I guess I will have to be frustrated, but not mad. As we see it, there is no other ideal solution. That means there is no point of me being mad and cancelling my order. It will only create more stress for us. So, I will be frustrated, but I can’t stew in anger. It won’t do me any good.
I know tile is a small thing in life, but my reaction could have made it a big thing. I could have been rude to the little tile salesman and demanded all kinds of things that he absolutely could not provide. I could have cancelled my order and demanded a full refund but then what would I do?

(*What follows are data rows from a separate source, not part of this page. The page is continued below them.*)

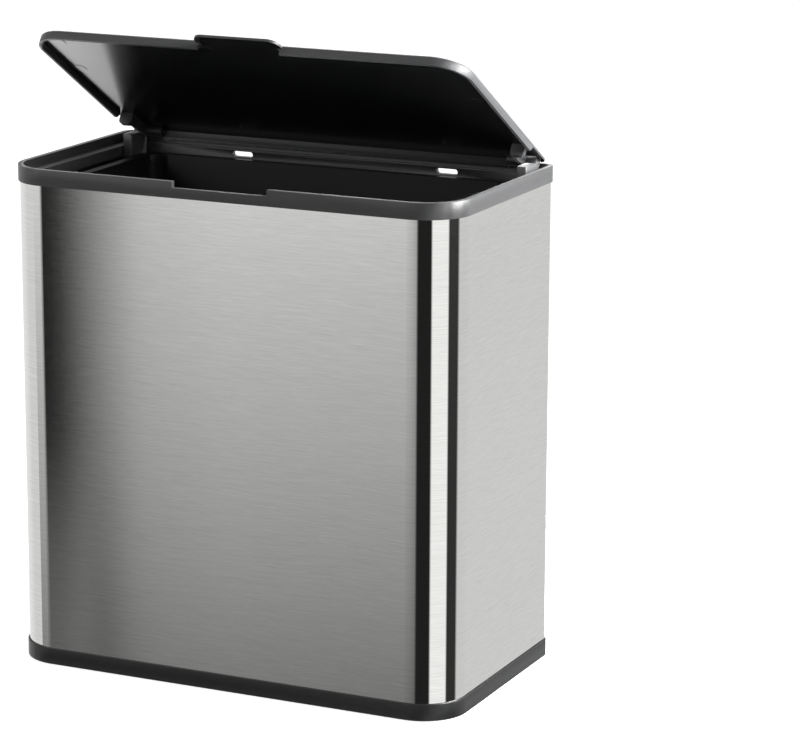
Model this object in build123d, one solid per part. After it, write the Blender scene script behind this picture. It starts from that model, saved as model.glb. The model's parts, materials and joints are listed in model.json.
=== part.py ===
from build123d import *

import math
import os

# Wall-mounted waste bin: steel sleeve between a plastic collar and a plastic base,
# with a hinged lid and a lift-out bucket. Millimetres, +Z up, front towards -Y,
# origin at the middle of the underside. The lid stands partly open.

# Body plan
WIDTH = 380.0
DEPTH = 200.0
FRONT_RADIUS = 36.0
REAR_RADIUS = 10.0
HALF_WIDTH = WIDTH / 2
FRONT = -DEPTH / 2
REAR = DEPTH / 2

# Steel sleeve and back panel
SHEET = 1.0
SLEEVE_INSET = 1.3
SLEEVE_BOTTOM = 9.0
SLEEVE_TOP = 387.3
SLEEVE_RETURN_X = 150.0
PANEL_SHEET = 1.2
PANEL_HALF_WIDTH = 162.0
PANEL_TOP = 373.8
RIVET_X = 156.0
RIVET_HEIGHTS = (60.0, 160.0, 260.0, 350.0)

# Collar round the mouth
COLLAR_TOP = 397.0
BAND_HEIGHT = 12.6
LIP = 4.0
REAR_LIP = 3.0
LEDGE_TOP = 389.0
MOUTH_HALF_WIDTH = 178.0
MOUTH_FRONT = -89.0
MOUTH_REAR = 94.0
MOUTH_FRONT_RADIUS = 26.0
MOUTH_REAR_RADIUS = 2.0
GROOVE_CLEARANCE = 0.1
APRON = 2.0
APRON_BOTTOM = 372.0
NOTCH_HALF_WIDTH = 40.0
NOTCH_DEPTH = 5.0
HANGER_HALF_WIDTH = 149.5
HANGER_BOTTOM = 374.0
HANGER_FRONT = 93.2
SLOT_X = (-82.0, 98.8)
SLOT_Z = 385.0
SLOT_LENGTH = 19.0
SLOT_HEIGHT = 4.6
BOSS_HEIGHT = 4.0
WEDGE_REACH = 6.0
WEDGE_HEIGHT = 7.0
COLLAR_SCREW_X = (-130.0, -60.0, 60.0, 130.0)
COLLAR_SCREW_Z = 370.0

# Base tray
BASE_BOTTOM = 0.8
BASE_TOP = 14.0
FLOOR_BOTTOM = 6.5
FLOOR_TOP = 9.0
BASE_WALL = 1.6
BASE_WALL_TOP = 21.0
INNER_WALL = 2.3
RAIL_TOP = 17.0
RAIL_Y = 48.0
RAIL_HALF_LENGTH = 135.0
RAIL_WIDTH = 6.0
RIB_SPACING = 60.0
BASE_SCREW_X = (-120.0, -40.0, 40.0, 120.0)
BASE_SCREW_Z = 17.5
FOOT_X = 150.0
FOOT_Y = 66.0
FOOT_LENGTH = 24.0
FOOT_WIDTH = 14.0
FOOT_TOP = 3.0
FOOT_EDGE = 0.8
BOSS_MARGIN = 2.0

# Lid, modelled shut and then turned to its open angle
LID_OPEN = 31.5
HINGE_Y = 91.3
HINGE_Z = 399.0
KNUCKLE_RADIUS = 4.5
LID_TOP = HINGE_Z + KNUCKLE_RADIUS
LID_PLATE = 2.7
LID_UNDERSIDE = LID_TOP - LID_PLATE
LID_HALF_WIDTH = 182.6
LID_FRONT = -94.6
LID_REAR = HINGE_Y + KNUCKLE_RADIUS
LID_FRONT_RADIUS = 26.5
LID_REAR_RADIUS = 5.0
SKIRT_DEPTH = 7.3
SKIRT_THICKNESS = 2.4
SKIRT_BOTTOM = LID_TOP - SKIRT_DEPTH
SKIRT_END_Y = 65.0
SKIRT_END_SLANT = 5.0
TAB_HALF_WIDTH = 36.0
TAB_REACH = 12.0
TAB_RADIUS = 9.0
TAB_THICKNESS = 2.0
TAB_GAP_HALF_WIDTH = 34.5
TAB_GAP_RADIUS = 3.0
REAR_SKIRT_HALF_WIDTH = 152.5
REAR_SKIRT_BOTTOM = 394.0
LID_EDGE = 1.0

# Hinge: posts on the collar, knuckles under the lid
POST_INNER = 169.5
POST_OUTER = 177.5
POST_FRONT = 68.0
POST_REAR = 93.0
POST_BOTTOM = 376.0
POST_TOP = 398.6
SHELF_INNER = 166.6
SHELF_THICKNESS = 3.0
SHELF_FRONT = 65.0
KNUCKLE_INNER = 153.0
KNUCKLE_OUTER = 168.9
WEB_INNER = 166.4
WEB_FRONT = 62.0
WEB_BOTTOM = 392.2
WEB_BEND = 76.0
POST_ROOM = 0.7
POST_ROOM_FRONT = 2.5
POST_ROOM_DEPTH = 8.0
LUG_FRONT = 60.5
LUG_REAR = 65.0
LUG_BOTTOM = 391.2
LUG_OUTER = 177.5
LUG_RADIUS = 3.0
PIN_RADIUS = 2.5
RUNNING_CLEARANCE = 0.05
BEARING_INNER = 164.4
PIN_TIP_RADIUS = 1.5
PIN_TIP_INNER = 156.5
PIN_SHOULDER = 164.6
DAMPER_RADIUS = 3.4
DAMPER_BORE = 3.5
DAMPER_INNER = 154.8
DAMPER_OUTER = 163.9
SOCKET_SPARE = 0.5
CAP_THICKNESS = 1.6
CAP_SLOT_HALF_LENGTH = 2.2
CAP_SLOT_HALF_WIDTH = 0.5
POST_SCREW_X = 173.5
POST_SCREW_Y = (74.0, 88.0)
POST_SCREW_DEPTH = 6.0
POST_EDGE = 1.2

# Rubber buffers under the shut lid
BUFFER_X = 120.0
BUFFER_Y = -92.6
BUFFER_RADIUS = 2.8
BUFFER_TOP = 396.0
BUFFER_EDGE = 0.8

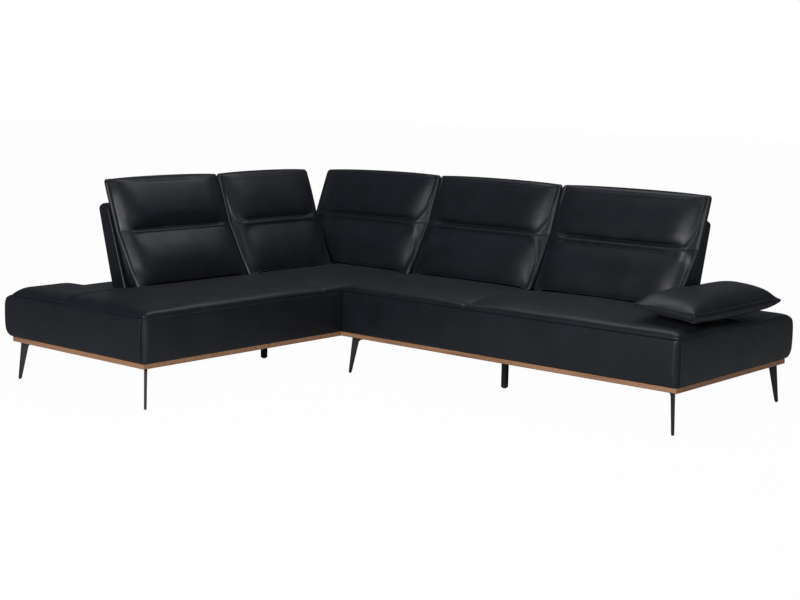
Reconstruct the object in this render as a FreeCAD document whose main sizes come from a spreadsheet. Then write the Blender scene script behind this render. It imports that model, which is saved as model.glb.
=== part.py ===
import FreeCAD, Part
import math
import os

import Sketcher

# Corner sofa on blade legs: two upholstered modules meet at the inner corner of an L.
# The left module holds the open end and the corner, the right module holds two seats and the
# armrest end. Five back units stand forward on the deep platform and slide back on guide rails,
# and a lens shaped armrest pad tilts up on a pair of ratchet hinges.
#
# Frame: millimetres, +Z up, floor at Z = 0, origin under the centre of the whole outline.
# Each wing has its own coordinates: "along" runs from left to right for somebody who faces
# the wing, "depth" runs from the front edge to the back. The right wing's along is +X and its
# depth is +Y. The left wing is turned by 90 degrees: its along is +Y and its depth is -X.
# Both start at the inner corner of the L.

doc = FreeCAD.newDocument("CornerSofa")

# Driving dimensions, in millimetres unless the name says otherwise

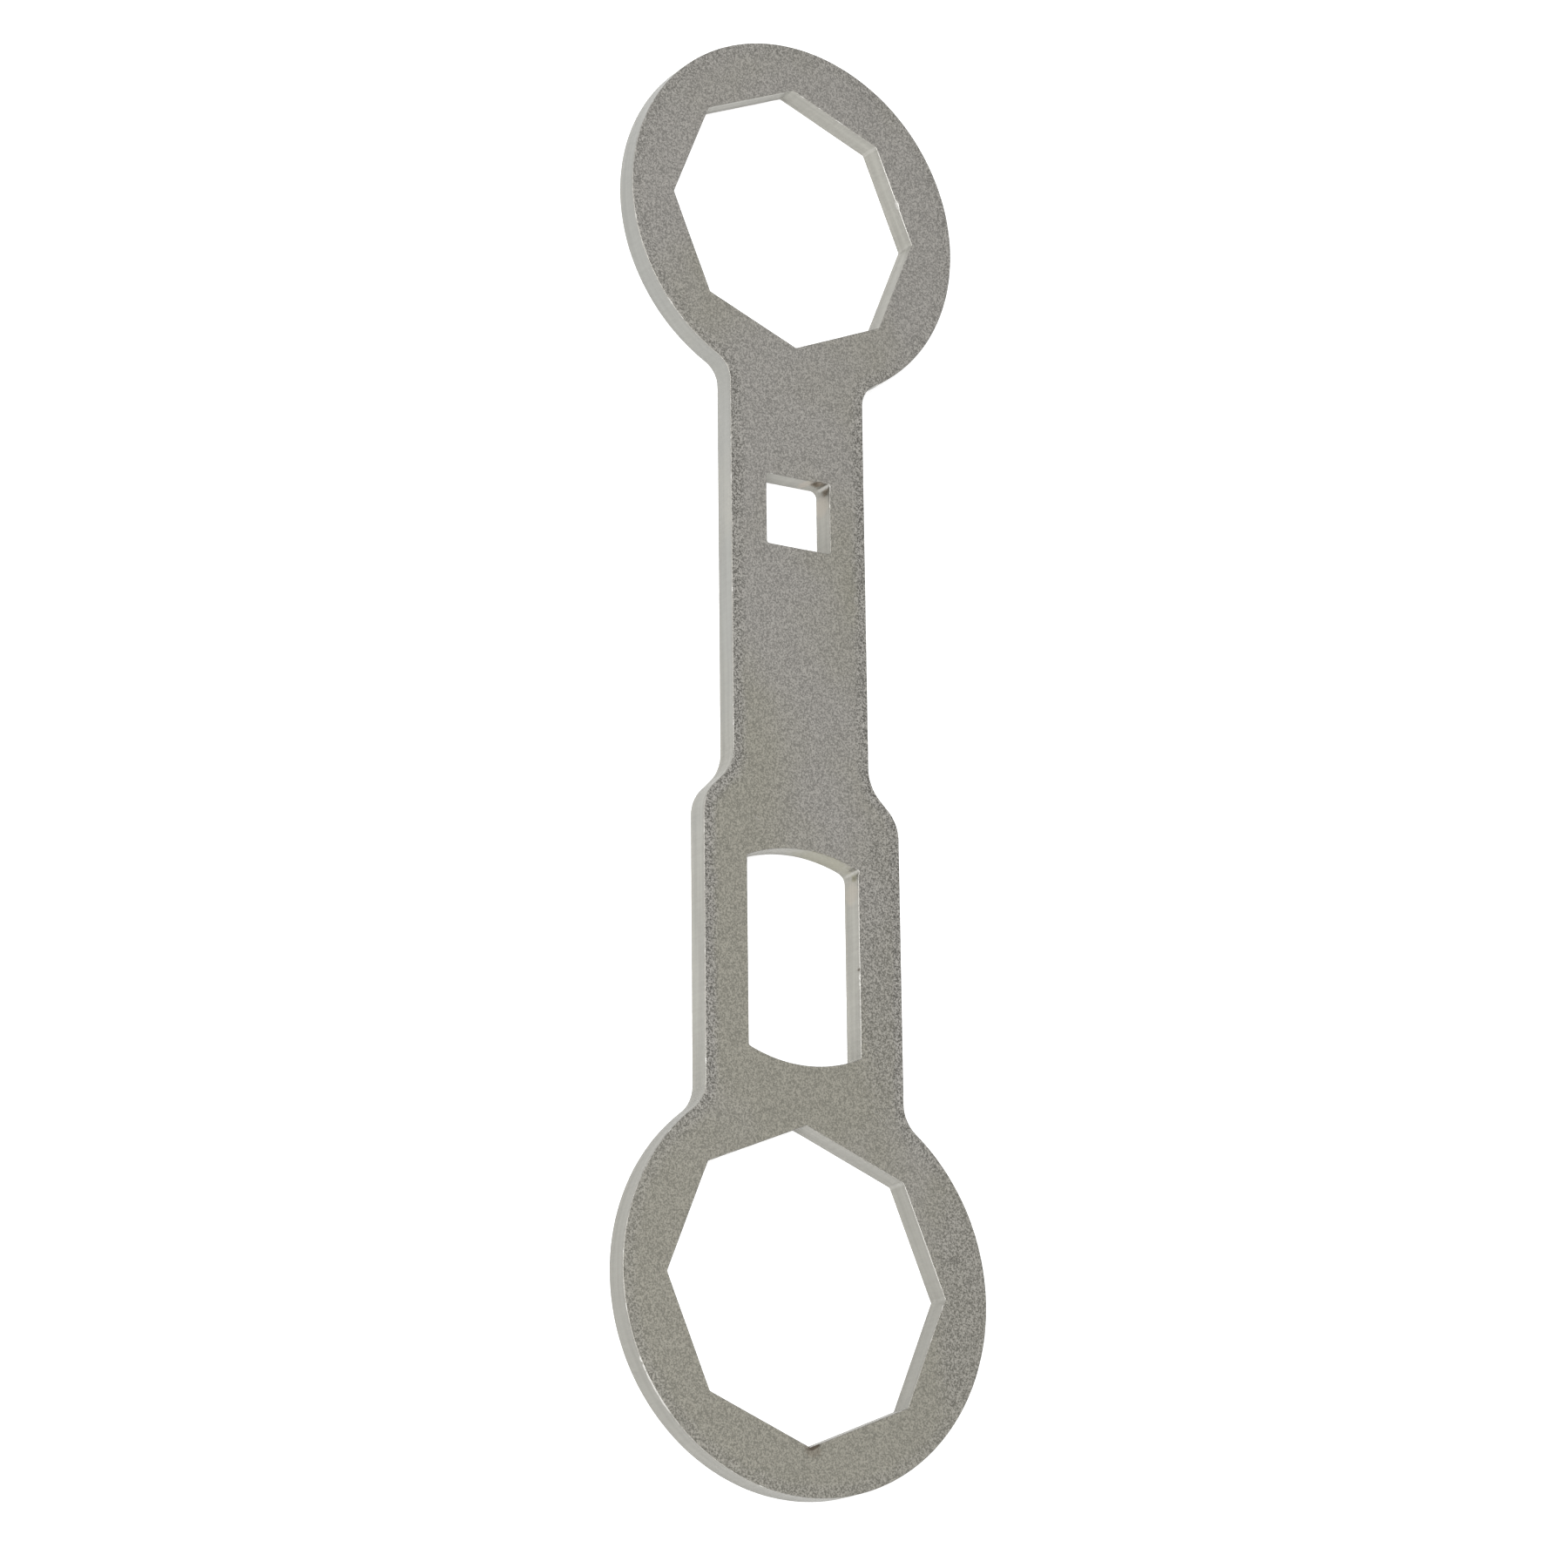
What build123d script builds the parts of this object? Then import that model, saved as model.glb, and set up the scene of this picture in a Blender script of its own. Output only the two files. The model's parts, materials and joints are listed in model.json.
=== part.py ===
from build123d import *

import math
import os

# Double-ended flat ring wrench, cut from one steel plate. Millimetres, +Z up.
# The plate lies flat on Z = 0 with its length along X and the bigger ring at +X.
# The origin is the middle of the plate's bounding box, on its lower face.

# ---- driving dimensions -------------------------------------------------

plate_thickness = 4.5
edge_break = 0.25  # chamfer left on every rim by deburring and tumbling

# the two eight-sided rings, each with a corner on the long axis
ring_sides = 8
big_across_flats = 50.0
small_across_flats = 45.5
ring_wall = 8.4  # from an octagon's corner to the outside of its ring
octagon_corner_radius = 0.3

# barrel-shaped window in the wide part of the handle, with bowed ends
window_length = 37.7
window_width = 22.1
window_end_radius = 27.2
window_corner_radius = 0.5
window_side_wall = 8.5

# square hole for a half-inch square drive, in the narrow part of the handle
drive_square = 12.8
drive_corner_radius = 0.4
drive_side_wall = 7.2

# metal left between one feature and the next, along the length
small_web = 24.5  # small octagon's corner to the square hole
shank_length = 41.2  # square hole to the narrow end of the shoulder
shoulder_gap = 7.3  # wide end of the shoulder to the window
big_web = 10.4  # window to the big octagon's corner

# shoulder where the handle narrows, and the necks where it meets the rings
shoulder_angle = 45.0
shoulder_outer_radius = 7.0
shoulder_inner_radius = 7.5
big_neck_radius = 6.3
small_neck_radius = 4.8

# ---- sizes that follow --------------------------------------------------

half_side = math.radians(180.0 / ring_sides)
big_corner = big_across_flats / 2 / math.cos(half_side)
small_corner = small_across_flats / 2 / math.cos(half_side)
big_ring_radius = big_corner + ring_wall
small_ring_radius = small_corner + ring_wall

wide_half = window_width / 2 + window_side_wall
narrow_half = drive_square / 2 + drive_side_wall
shoulder_length = (wide_half - narrow_half) / math.tan(math.radians(shoulder_angle))

# distances along the length, counted from the centre of the small ring
drive_middle = small_corner + small_web + drive_square / 2
shoulder_start = drive_middle + drive_square / 2 + shank_length
shoulder_end = shoulder_start + shoulder_length
window_middle = shoulder_end + shoulder_gap + window_length / 2
ring_distance = window_middle + window_length / 2 + big_web + big_corner

overall_length = small_ring_radius + ring_distance + big_ring_radius
small_ring_x = small_ring_radius - overall_length / 2
big_ring_x = small_ring_x + ring_distance


def outline():
    """Outer edge: two discs joined by the stepped handle, with every joint rounded."""
    handle = [
        (0, narrow_half),
        (shoulder_start, narrow_half),
        (shoulder_end, wide_half),
        (ring_distance, wide_half),
    ]
    lower = [(x, -y) for x, y in reversed(handle)]
    with BuildSketch() as sketch:
        with Locations((small_ring_x, 0)):
            Circle(small_ring_radius)
            Polygon(*handle, *lower, align=None)
        with Locations((big_ring_x, 0)):
            Circle(big_ring_radius)
        # the corners come in pairs, here in order from the small ring to the big one
        roundings = (small_neck_radius, shoulder_inner_radius, shoulder_outer_radius, big_neck_radius)
        # rounded from the big ring back, so the pairs still to come keep their places in the order,
        # and looked up afresh each time, because rounding one pair renews the whole outline
        for place in reversed(range(len(roundings))):
            pair = sketch.vertices().group_by(Axis.X)[place]
            fillet(pair, radius=roundings[place])
    return sketch.sketch


def octagon(across_flats, x):
    """Eight-sided opening with a corner on the long axis."""
    shape = RegularPolygon(across_flats / 2, ring_sides, major_radius=False)
    return Pos(x, 0) * fillet(shape.vertices(), radius=octagon_corner_radius)


def window():
    """Barrel-shaped opening: straight sides, and ends that bow outwards."""
    offset = window_length / 2 - window_end_radius
    sides = Rectangle(window_length, window_width)
    bowed = Pos(offset, 0) * Circle(window_end_radius)
    bowed &= Pos(-offset, 0) * Circle(window_end_radius)
    shape = sides & bowed
    shape = fillet(shape.vertices(), radius=window_corner_radius)
    return Pos(small_ring_x + window_middle, 0) * shape


def drive_hole():
    """Square hole that takes a half-inch drive."""
    shape = Rectangle(drive_square, drive_square)
    shape = fillet(shape.vertices(), radius=drive_corner_radius)
    return Pos(small_ring_x + drive_middle, 0) * shape


def wrench_plate():
    """The whole wrench: one plate, cut through and deburred on both faces."""
    profile = outline()
    profile -= octagon(big_across_flats, big_ring_x)
    profile -= octagon(small_across_flats, small_ring_x)
    profile -= window()
    profile -= drive_hole()
    plate = extrude(profile, amount=plate_thickness)
    faces = plate.faces().sort_by(Axis.Z)
    return chamfer(faces[0].edges() + faces[-1].edges(), edge_break)


def main():
    """Write the plate as a STEP file."""
    os.makedirs("parts", exist_ok=True)
    plate = wrench_plate()
    plate.label = "wrench_plate"
    export_step(plate, "parts/wrench_plate.step")
    print("overall length", round(overall_length, 2), "mm")
    print("ring distance", round(ring_distance, 2), "mm")


if __name__ == "__main__":
    main()
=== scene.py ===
"""Flat double-ended ring wrench in plated steel, lying in a plain pale studio. Metres, +Z up."""

import json
import logging
import math
from dataclasses import dataclass, field
from enum import Enum
from functools import cache

import bmesh
import bpy
from bmesh.types import BMesh, BMFace, BMVert
from mathutils import Matrix, Quaternion, Vector, noise
from mathutils.kdtree import KDTree


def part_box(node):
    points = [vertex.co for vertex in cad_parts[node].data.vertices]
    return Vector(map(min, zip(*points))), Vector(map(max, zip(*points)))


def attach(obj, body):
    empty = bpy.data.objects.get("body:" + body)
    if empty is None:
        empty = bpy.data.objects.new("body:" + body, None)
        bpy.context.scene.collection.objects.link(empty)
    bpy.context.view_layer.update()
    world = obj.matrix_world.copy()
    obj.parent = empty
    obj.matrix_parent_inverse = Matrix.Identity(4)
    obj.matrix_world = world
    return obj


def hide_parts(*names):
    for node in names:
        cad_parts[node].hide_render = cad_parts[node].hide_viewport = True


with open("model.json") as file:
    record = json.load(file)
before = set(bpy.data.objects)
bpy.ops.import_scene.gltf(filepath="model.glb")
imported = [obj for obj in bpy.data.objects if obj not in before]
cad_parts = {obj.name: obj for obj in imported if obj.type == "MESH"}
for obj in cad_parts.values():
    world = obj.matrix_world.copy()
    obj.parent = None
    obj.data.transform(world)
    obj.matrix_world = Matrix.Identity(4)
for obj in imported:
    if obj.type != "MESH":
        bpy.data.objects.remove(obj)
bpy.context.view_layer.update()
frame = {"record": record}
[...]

In this situation many of you would say that my anger is justified. You might even be thinking that I should have demanded something to make it right. But when I can remove myself from my emotional response, I simply can’t see it that way. In truth, we have become a society of instant gratification. We have lost the art of self-control and reflection. We are told to do what makes us happy or to live our truth, but that comes at a cost to those around us. Selfishness is seeping into every nook and cranny of our world and consideration for others is becoming obsolete.
As I have told y’all before, I am still a work in progress. I may have been able to control my response today, but tomorrow “crash-out Lindsay” may make her appearance. But more and more I see God providing breathers for me. He provides me with a distraction that gives me a moment to control my emotions. He provides me with the opportunity to control how I respond to situations and people in order better show His love. Today I chose to be frustrated, not mad and I think both my and the tile salesman’s life is better for it.